Should we be bothered by a provision that absentee ballots that do not arrive by the time polls close on election day will not be counted?  They “shall be deemed cast when received prior to the time fixed by law for closing the polls on election day.”  This applies to absentees mailed from halfway around the world as well as absentees left in a drop box.  This is kind of an awkward issue, isn’t it? We have heard for years discussions about the timing of sending out absentee ballots to our military in time for them to be voted and returned within proper time limits to be counted and we don’t know that there has ever been a system that guarantees every vote case before election day is counted whenever it arrives home.
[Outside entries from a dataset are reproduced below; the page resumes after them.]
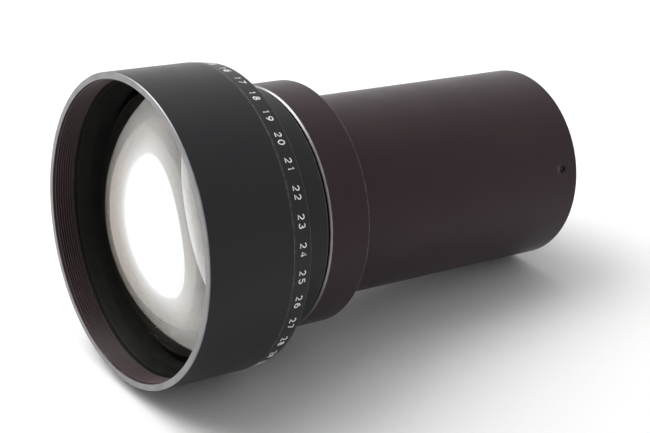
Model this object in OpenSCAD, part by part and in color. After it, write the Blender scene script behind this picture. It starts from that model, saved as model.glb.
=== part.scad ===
// Large fast projection lens for a film projector: a wide hood and front glass,
// a marked band, a neck, a seating collar and a plain barrel that a holder clamps.
// The optical axis is Y, the front faces -Y, and the origin is on the axis
// at the collar's rear shoulder. Inside is a six element symmetrical lens.

/* [Barrel] */
// Outside diameter of the barrel, the part that the holder clamps
barrel_d = 80; // [70:0.5:92]
// Length of the barrel behind the seating shoulder
barrel_len = 115.75; // [108:0.25:160]
// Wall of the barrel tube
barrel_wall = 3; // [2:0.25:4]
// Chamfer on the barrel's rear edges
barrel_chamfer = 0.4; // [0.1:0.1:1]
// Length of the flange that the collar traps
flange_len = 5; // [3:0.5:7]
// Step from the barrel out to the land that the collar sits on
land_step = 0.5; // [0.2:0.1:1]
// How far the land stops short of the collar's rear shoulder
land_recess = 0.5; // [0.3:0.1:1]
// Width of the undercut behind the collar, so that a holder seats flat
undercut_w = 1.2; // [0.5:0.1:3]
// Depth of the undercut
undercut_depth = 0.8; // [0.3:0.1:1.2]

/* [Seating collar] */
// Step from the barrel out to the collar
collar_step = 8; // [6:0.25:14]
// Length of the collar
collar_len = 17.85; // [15:0.05:30]
// Thickness of the collar's rear lip, which seats on the holder
collar_lip = 4; // [2:0.25:6]
// Wall of the collar round its thread
collar_wall = 3.2; // [2:0.1:4.5]
// Chamfer on the collar's front edge
collar_chamfer = 0.6; // [0.2:0.1:1.5]
// Chamfer on the collar's rear edge
collar_rear_chamfer = 0.25; // [0.1:0.05:0.6]
// Width of the parting groove between the neck and the collar
groove_w = 1.05; // [0.5:0.05:3]
// Depth of the parting groove
groove_depth = 1.5; // [0.5:0.1:2.5]

/* [Neck] */
// Length of the neck behind the marked band
neck_len = 15.2; // [10:0.1:24]
// How far the neck is inside the collar's outside
neck_inset = 0.3; // [0:0.05:2]
// Wall of the neck round the second glass
neck_wall = 1.3; // [1:0.1:3]
// Wall of the threaded spigot round the third glass
spigot_wall = 3.3; // [2:0.1:5]
// Pitch of the spigot's thread
spigot_pitch = 1.5; // [0.75:0.25:2]
// Depth of the spigot's thread
spigot_thread_depth = 0.6; // [0.2:0.05:0.9]
// Running gap of the spigot in the collar
thread_gap = 0.3; // [0.2:0.05:0.6]

/* [Marked band] */
// Length of the band that carries the markings
band_len = 7.4; // [5:0.1:15]
// How far the band is inside the hood's outside
band_inset = 0.1; // [0:0.05:1]
// Taper of the band, front edge radius less rear edge radius
band_taper = 0.8; // [0:0.1:2]
// Wall of the band
band_wall = 4.1; // [2:0.1:6]
// Thickness of the band's back wall
band_back = 2; // [1:0.1:3]

/* [Hood] */
// Step from the neck out to the hood
hood_step = 11.3; // [9:0.1:20]
// Length of the hood
hood_len = 35.5; // [34:0.5:60]
// Wall of the hood at its thread
hood_wall = 3.05; // [2:0.05:5]
// Wall of the hood at its rear socket
hood_socket_wall = 3.5; // [2:0.1:4.5]
// Length of the front cell inside the hood's socket
hood_socket_len = 5.5; // [3:0.5:8]
// Bevel inside the hood's rim
rim_bevel = 0.55; // [0.2:0.05:1]
// Chamfer on the hood's outer edges
hood_chamfer = 0.3; // [0.1:0.05:1]
// Width of the relief groove behind the hood's thread
relief_w = 0.8; // [0.4:0.1:2]
// Depth of the relief groove behind the hood's thread
relief_depth = 0.65; // [0.3:0.05:1.2]
// Thickness of the lip that the front glass sits on
hood_lip = 2; // [1:0.25:3]
// Step from the glass seat in to the lip
hood_lip_step = 8.4; // [7.5:0.1:9.2]
// Step from the thread in to the glass seat
glass_seat_step = 0.55; // [0.3:0.05:1.5]

/* [Glass of the front unit] */
// Front radius of curvature of the front element
front_r1 = 84.3; // [80:0.1:110]
// Rear radius of curvature of the front element
front_r2 = 136.7; // [120:0.1:200]
// Centre thickness of the front element
front_t = 17.55; // [16:0.05:20]
// Gap between the first two elements on the axis
front_air = 2.9; // [2:0.1:3.5]
// Front radius of curvature of the front crown element
crown_front_r = 98; // [75:1:140]
// Centre thickness of the front crown element
crown_front_t = 18; // [16:0.1:22]
// Rear radius of curvature of the front flint element
flint_front_r = 48; // [42:0.5:54]
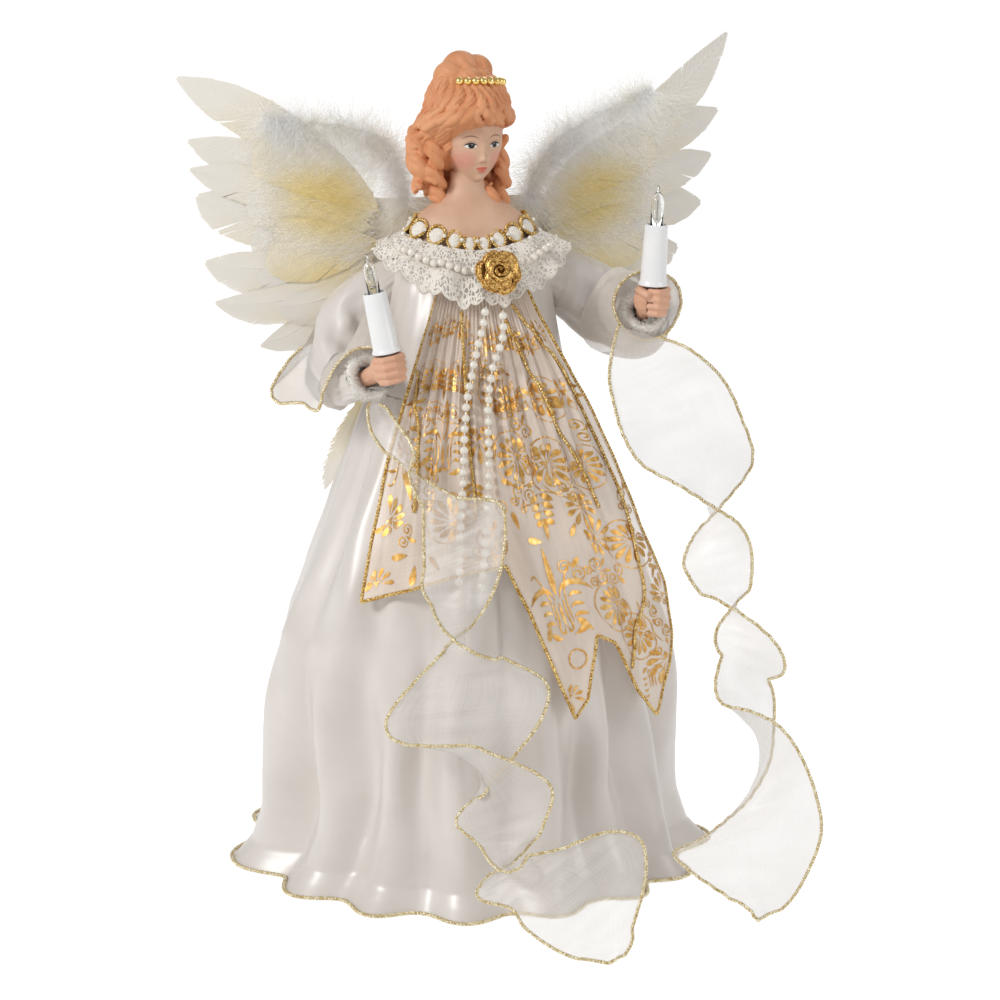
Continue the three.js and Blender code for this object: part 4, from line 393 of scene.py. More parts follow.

Given the mess our postal system is in today (we are never sure when we’ll get our mail anymore), maybe it makes sense to be a little more flexible than the bill allows.  As for drop boxes—-what is to keep an election authority from waiting for two hours past poll-closing to empty drop boxes in areas inclined to vote against the election authority’s wishes?   Doesn’t sound as if those votes will be counted even if they went into the box the day before election day.

In the days when we were in the chambers listening to debates or in the hearing rooms when bills were considered and justified or attacked by sponsors and critics, we might understand better the motivations behind this bill.  But we’re just another old guy on a quiet street—who is a voter—and we don’t have that kind of access.

So we wonder what all the fuss is about in making these changes after three million of our 4,338,133 registered voters found a way—-with the bipartisan help of the 2019 legislature—to cast ballots in a 2020 election that produced absolutely none of the bombast, accusations, and conspiracies that were generated in other states, usually by people who don’t live in those states.